Recent Advances in Hydroponic and Aquaponic Research (Closed)
A topical collection in Horticulturae (ISSN 2311-7524). This collection belongs to the section "Protected Culture".
Viewed by 12597Editor
Interests: controlled environment agriculture; recirculating aquaculture systems; entrepreneurship; renewable energy systems
Special Issues, Collections and Topics in MDPI journals
Topical Collection Information
Dear Colleagues,
Aquaponics is gaining increasing attention and is becoming a more accepted method of growing organic vegetables. We are launching a Topical Collection on this timely topic to follow up on a Special Issue we released 2 years ago, which focused on hydroponics. We also welcome papers on hydroponics, since this field continues to see scientific advances on an ongoing basis.
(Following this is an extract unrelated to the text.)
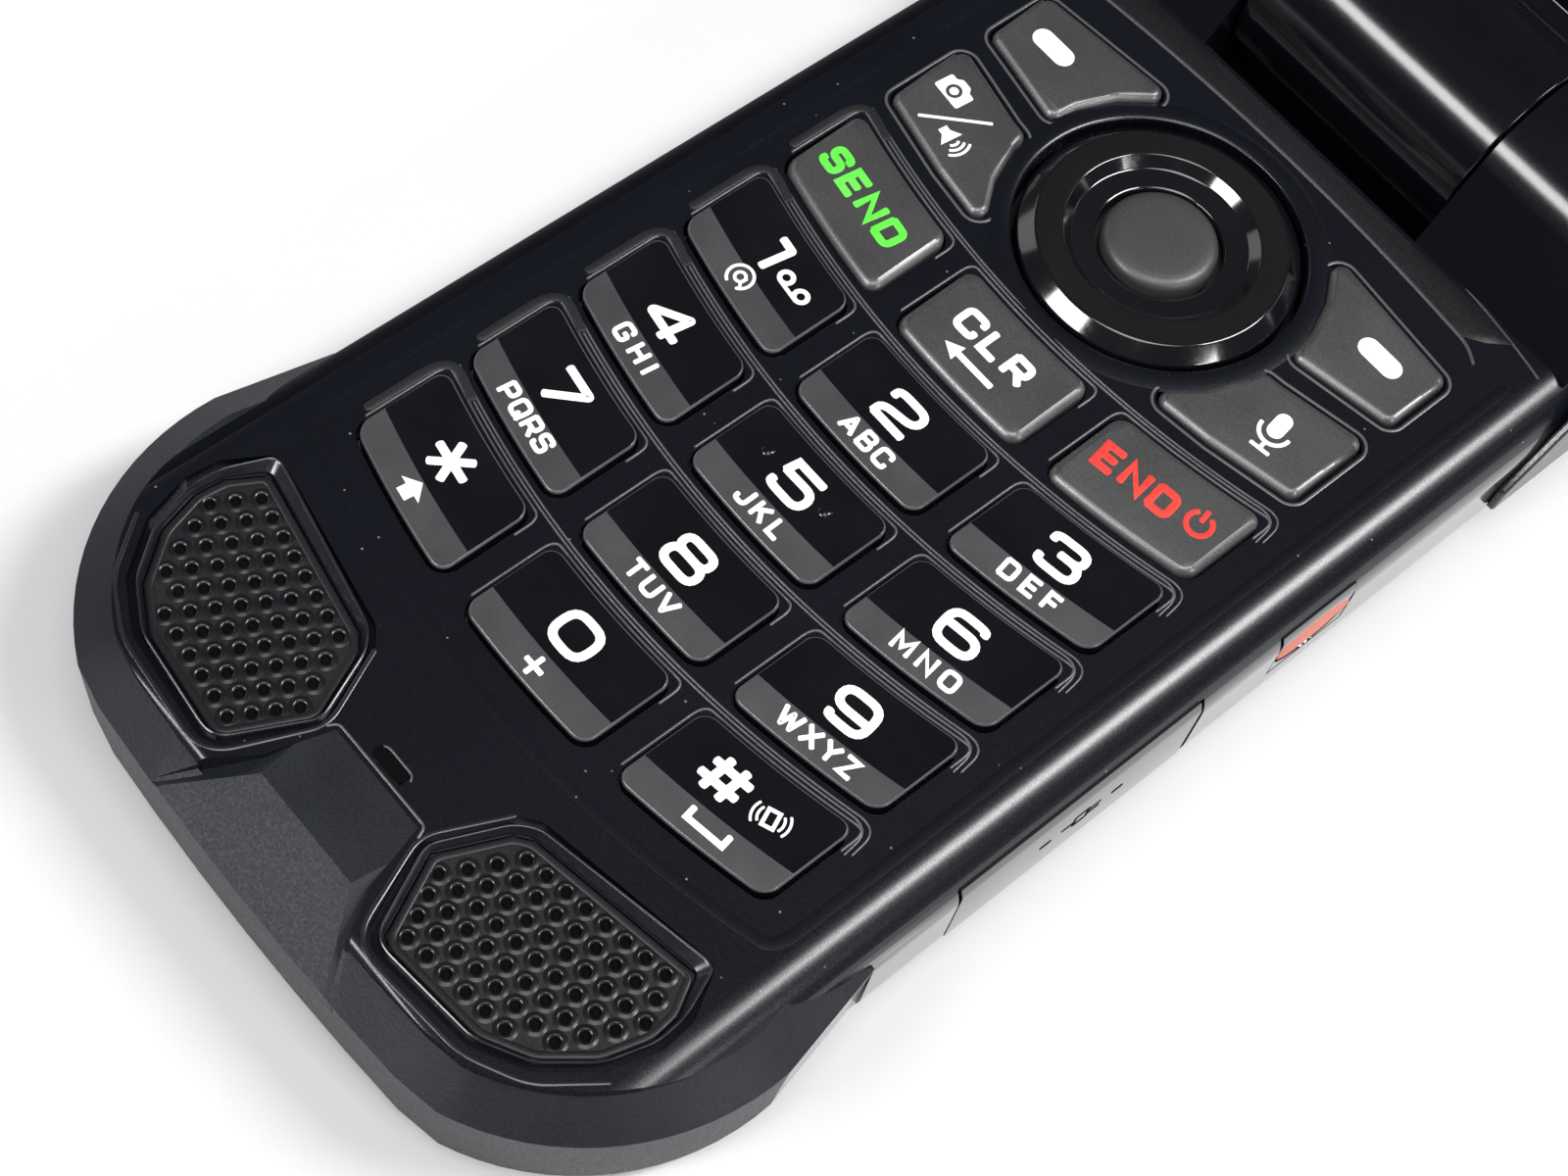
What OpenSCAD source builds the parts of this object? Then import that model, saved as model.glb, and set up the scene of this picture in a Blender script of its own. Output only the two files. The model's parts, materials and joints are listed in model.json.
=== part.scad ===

The science around aquaponics is increasing our in-depth knowledge at an accelerating pace, hence the need for this Topical Collection on “Recent Advances in Aquaponic and Hydroponic Research”. To give us a common base of understanding, hydroponics is the soilless culturing of plants in a nutrient solution that contains all the necessary elemental ions for healthy plant growth. The production of fruits and vegetables using hydroponic techniques continues to accelerate due to its increased nutrient and space-use efficiencies, and is frequently used commercially in modified and controlled environment agriculture (CEA) to produce high-nutrient-density crops (fruits and vegetables). A driving force behind the accelerated adoption of hydroponics is the increasing scarcity of water resources, since hydroponic production uses 90% less water than conventional field crop production. Fish culturing, as practiced using the recirculation of water coupled to various water treatment unit processes, is called recirculating aquaculture systems or RAS. When you combine RAS with hydroponics, the result is an aquaponic system. RAS and hydroponic systems may be operated as coupled (water goes back and forth between the two systems) or decoupled, where water moves from the RAS system to the hydroponic system and does not return. There are advantages to both systems.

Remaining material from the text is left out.